**Aim**
Read through the records below and copy each line that uses the word "handed".

**Input data**
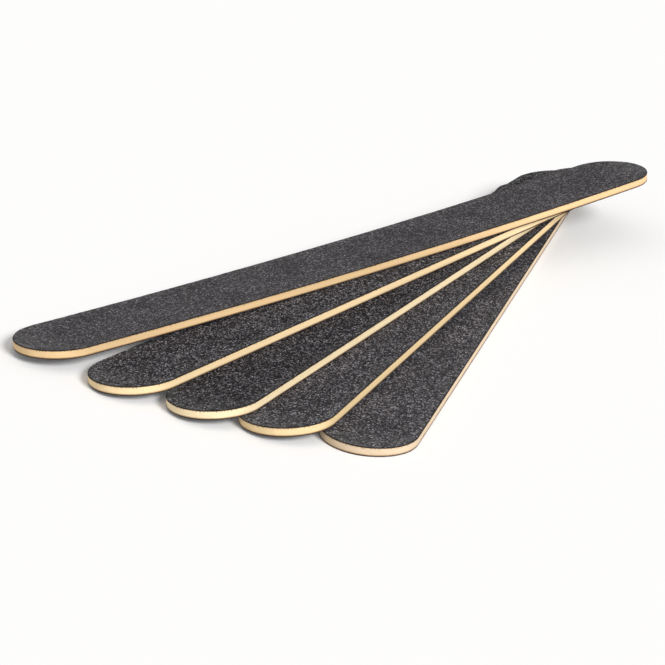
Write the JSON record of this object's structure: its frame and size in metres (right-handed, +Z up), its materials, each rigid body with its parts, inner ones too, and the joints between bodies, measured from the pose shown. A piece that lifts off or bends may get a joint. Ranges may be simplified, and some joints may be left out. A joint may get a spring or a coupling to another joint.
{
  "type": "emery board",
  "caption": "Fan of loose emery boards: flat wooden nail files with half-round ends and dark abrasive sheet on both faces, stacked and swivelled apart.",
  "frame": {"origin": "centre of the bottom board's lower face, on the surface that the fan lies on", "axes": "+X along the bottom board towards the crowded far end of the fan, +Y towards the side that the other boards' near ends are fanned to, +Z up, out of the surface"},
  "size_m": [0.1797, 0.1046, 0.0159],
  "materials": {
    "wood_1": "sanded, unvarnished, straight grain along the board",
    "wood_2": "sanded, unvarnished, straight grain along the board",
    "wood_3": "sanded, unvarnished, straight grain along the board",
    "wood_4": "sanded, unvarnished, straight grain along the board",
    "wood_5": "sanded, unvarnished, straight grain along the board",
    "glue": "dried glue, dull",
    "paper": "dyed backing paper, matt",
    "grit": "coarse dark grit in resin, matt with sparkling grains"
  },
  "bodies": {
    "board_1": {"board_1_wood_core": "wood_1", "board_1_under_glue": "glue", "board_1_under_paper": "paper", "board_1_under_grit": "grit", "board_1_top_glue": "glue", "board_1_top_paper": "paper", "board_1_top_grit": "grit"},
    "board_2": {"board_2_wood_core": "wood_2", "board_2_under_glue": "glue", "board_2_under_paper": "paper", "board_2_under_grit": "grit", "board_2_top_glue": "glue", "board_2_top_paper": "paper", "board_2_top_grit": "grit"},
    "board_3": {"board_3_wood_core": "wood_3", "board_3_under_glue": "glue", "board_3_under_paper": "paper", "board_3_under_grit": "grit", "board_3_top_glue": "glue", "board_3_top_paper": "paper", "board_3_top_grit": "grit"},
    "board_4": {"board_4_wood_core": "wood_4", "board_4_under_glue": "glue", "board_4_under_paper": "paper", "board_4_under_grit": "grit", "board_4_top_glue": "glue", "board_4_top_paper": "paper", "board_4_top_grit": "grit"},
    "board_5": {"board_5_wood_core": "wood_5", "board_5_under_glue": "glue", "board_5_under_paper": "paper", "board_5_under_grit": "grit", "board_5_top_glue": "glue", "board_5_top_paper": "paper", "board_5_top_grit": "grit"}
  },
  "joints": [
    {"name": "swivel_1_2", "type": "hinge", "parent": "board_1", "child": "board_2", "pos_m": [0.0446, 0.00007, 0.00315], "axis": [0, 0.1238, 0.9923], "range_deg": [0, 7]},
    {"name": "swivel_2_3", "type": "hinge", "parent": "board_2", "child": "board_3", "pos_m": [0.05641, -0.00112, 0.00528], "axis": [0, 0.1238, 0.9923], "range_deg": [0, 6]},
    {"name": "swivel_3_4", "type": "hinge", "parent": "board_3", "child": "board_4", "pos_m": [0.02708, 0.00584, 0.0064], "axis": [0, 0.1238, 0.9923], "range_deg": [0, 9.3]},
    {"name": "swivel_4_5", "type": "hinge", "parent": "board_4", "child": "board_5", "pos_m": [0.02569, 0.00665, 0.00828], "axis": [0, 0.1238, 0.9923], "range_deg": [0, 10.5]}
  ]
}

--

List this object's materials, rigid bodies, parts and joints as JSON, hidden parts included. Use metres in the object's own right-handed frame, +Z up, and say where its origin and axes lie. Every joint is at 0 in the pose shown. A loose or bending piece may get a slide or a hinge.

**Written answer**
Write the JSON record of this object's structure: its frame and size in metres (right-handed, +Z up), its materials, each rigid body with its parts, inner ones too, and the joints between bodies, measured from the pose shown. A piece that lifts off or bends may get a joint. Ranges may be simplified, and some joints may be left out. A joint may get a spring or a coupling to another joint.
List this object's materials, rigid bodies, parts and joints as JSON, hidden parts included. Use metres in the object's own right-handed frame, +Z up, and say where its origin and axes lie. Every joint is at 0 in the pose shown. A loose or bending piece may get a slide or a hinge.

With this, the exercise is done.